Exercise objective
Restate word for word the lines that begin the listing and end with the line holding "EDGE_RADIUS = 0.010".

Dataset excerpt
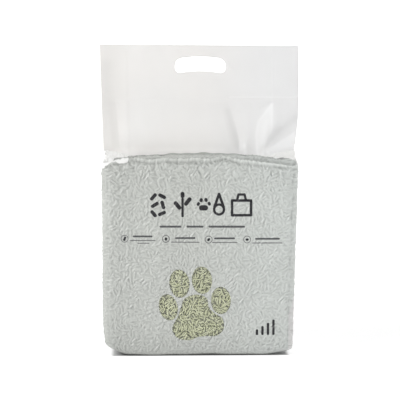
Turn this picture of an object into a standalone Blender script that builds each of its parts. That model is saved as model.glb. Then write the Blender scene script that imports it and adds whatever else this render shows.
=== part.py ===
"""A vacuum-packed bag of cat litter.

A side-gusseted film bag is drawn tight round a brick of litter pellets. Above the brick
the emptied film stands up as a flat header with a carrying slot. A paw-shaped group of
windows in the printed front shows the litter.

Metres, +Z up. The printed front faces -Y. The origin is on the floor under the middle.
"""

import math
import random

import bmesh
import bpy
from mathutils import Matrix, Vector
from mathutils.geometry import delaunay_2d_cdt, intersect_point_line

# Film, where one ply is drawn over the brick
PLY = 0.0003

# Brick of packed litter, measured outside the film
BRICK_WIDTH = 0.244
BRICK_DEPTH = 0.098
BRICK_HEIGHT = 0.245
EDGE_RADIUS = 0.010

# How the straight brick slumps
BASE_NARROWING = 0.009
BASE_SHIFT = -0.0030
FACE_CROWN = 0.003
FACE_LUMP = 0.0005
LUMP_PITCH = 0.130
ROOF_RISE = 0.004
CORNER_DROP = 0.005
HEEL_LIFT = 0.008
HEEL_TUCK = 0.0085
VALLEY_DEPTH = 0.0025
VALLEY_HALF_WIDTH = 0.014

# Folded film over the roof and under the base, where the bottom seal lies flat to the back
ROOF_FOLDS = 0.0025
FIN_WIDTH = 0.012
FIN_STEP = 0.0006
FIN_CREASE = 0.0005
FIN_MARGIN = 0.004
CREASE_HALF_WIDTH = 0.0008

# Crest, a rolled fold of film round the top of the brick, with a crease behind it. How far it runs below the
# edge of the roof, measured along the film, is given for the back and, from left to right, for the front
CREST_HEIGHT = 0.0018
CREST_HALF_WIDTH = 0.0028
CREASE_DEPTH = 0.0012
CREASE_SETBACK = 0.0050
CREASE_MARGIN = 0.007
BACK_CREST = 0.0055
FRONT_CREST = (
    (-0.122, 0.0090),
    (-0.088, 0.0015),
    (-0.061, 0.0066),
    (0.010, 0.0062),
    (0.030, 0.0005),
    (0.060, 0.0085),
    (0.122, 0.0124),
)

# Lap seam down the middle of the back
SEAM_WIDTH = 0.013
SEAM_STEP = 0.0005
SEAM_EDGE = 0.0006

# Pellets showing through the film
PELLET_DIAMETER = 0.0025
PELLET_SHORTEST = 0.006
PELLET_LONGEST = 0.014
PELLET_GAP = 0.0002
EMBOSS_HEIGHT = 0.0011
FRONT_CELL = 0.0138
BACK_CELL = 0.0210
SIDE_CELL = 0.0210

# Header above the ridge of the roof, wider than the brick by SPREAD at each side of its top
HEADER_HEIGHT = 0.138
HEADER_SPREAD = 0.0035
HEADER_LEFT_TUCK = 0.0010
HEADER_RIGHT_TUCK = 0.0035
HEADER_PULL_IN = 0.056
HEADER_WAVE = 0.0018
HEADER_WAVES = 1.3
HEADER_WAVE_PHASE = 0.8
TOP_SLOPE = 0.0028
GUSSET_TUCK = 0.0345
FOOT_FLARE = 0.0025
FOOT_HEIGHT = 0.006
SEAL_BELOW_TOP = 0.066
SEAL_HEIGHT = 0.006
SEAL_STEP = 0.0002
COLUMN_PITCH = 0.0160
ROW_PITCH = 0.0170

# Folds that gather towards the foot of the header. Each row of a fold is a height above the ridge of the roof,
# and there the x of the fold, how far it reaches to the left and to the right, and how far it stands back
HEADER_FOLDS = (
    (
        (0.000, 0.0794, 0.0057, 0.0050, -0.0007),
        (0.008, 0.0807, 0.0076, 0.0060, -0.0010),
        (0.021, 0.0845, 0.0127, 0.0120, -0.0020),
        (0.035, 0.0921, 0.0203, 0.0160, -0.0030),
        (0.055, 0.0927, 0.0095, 0.0120, -0.0014),
        (0.066, 0.0925, 0.0010, 0.0100, 0.0000),
    ),
    (
        (0.000, 0.0820, 0.0040, 0.0060, 0.0000),
        (0.011, 0.0974, 0.0120, 0.0120, 0.0024),
        (0.025, 0.1170, 0.0270, 0.0200, 0.0050),
        (0.040, 0.1380, 0.0400, 0.0200, 0.0065),
        (0.062, 0.1660, 0.0450, 0.0200, 0.0060),
        (0.070, 0.1750, 0.0450, 0.0200, 0.0000),
    ),
    (
        (0.000, 0.0530, 0.0080, 0.0060, 0.0012),
        (0.006, 0.0528, 0.0100, 0.0060, 0.0022),
        (0.020, 0.0516, 0.0130, 0.0120, 0.0028),
        (0.056, 0.0400, 0.0120, 0.0200, 0.0013),
        (0.075, 0.0340, 0.0100, 0.0100, 0.0000),
    ),
    (
        (0.000, -0.1040, 0.0100, 0.0120, 0.0012),
        (0.040, -0.1060, 0.0100, 0.0140, 0.0015),
        (0.090, -0.1090, 0.0100, 0.0140, 0.0000),
    ),
)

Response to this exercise
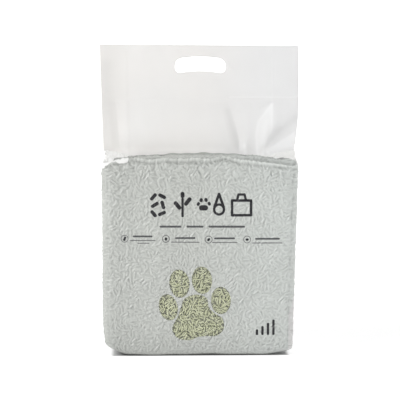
Turn this picture of an object into a standalone Blender script that builds each of its parts. That model is saved as model.glb. Then write the Blender scene script that imports it and adds whatever else this render shows.
=== part.py ===
"""A vacuum-packed bag of cat litter.

A side-gusseted film bag is drawn tight round a brick of litter pellets. Above the brick
the emptied film stands up as a flat header with a carrying slot. A paw-shaped group of
windows in the printed front shows the litter.

Metres, +Z up. The printed front faces -Y. The origin is on the floor under the middle.
"""

import math
import random

import bmesh
import bpy
from mathutils import Matrix, Vector
from mathutils.geometry import delaunay_2d_cdt, intersect_point_line

# Film, where one ply is drawn over the brick
PLY = 0.0003

# Brick of packed litter, measured outside the film
BRICK_WIDTH = 0.244
BRICK_DEPTH = 0.098
BRICK_HEIGHT = 0.245
EDGE_RADIUS = 0.010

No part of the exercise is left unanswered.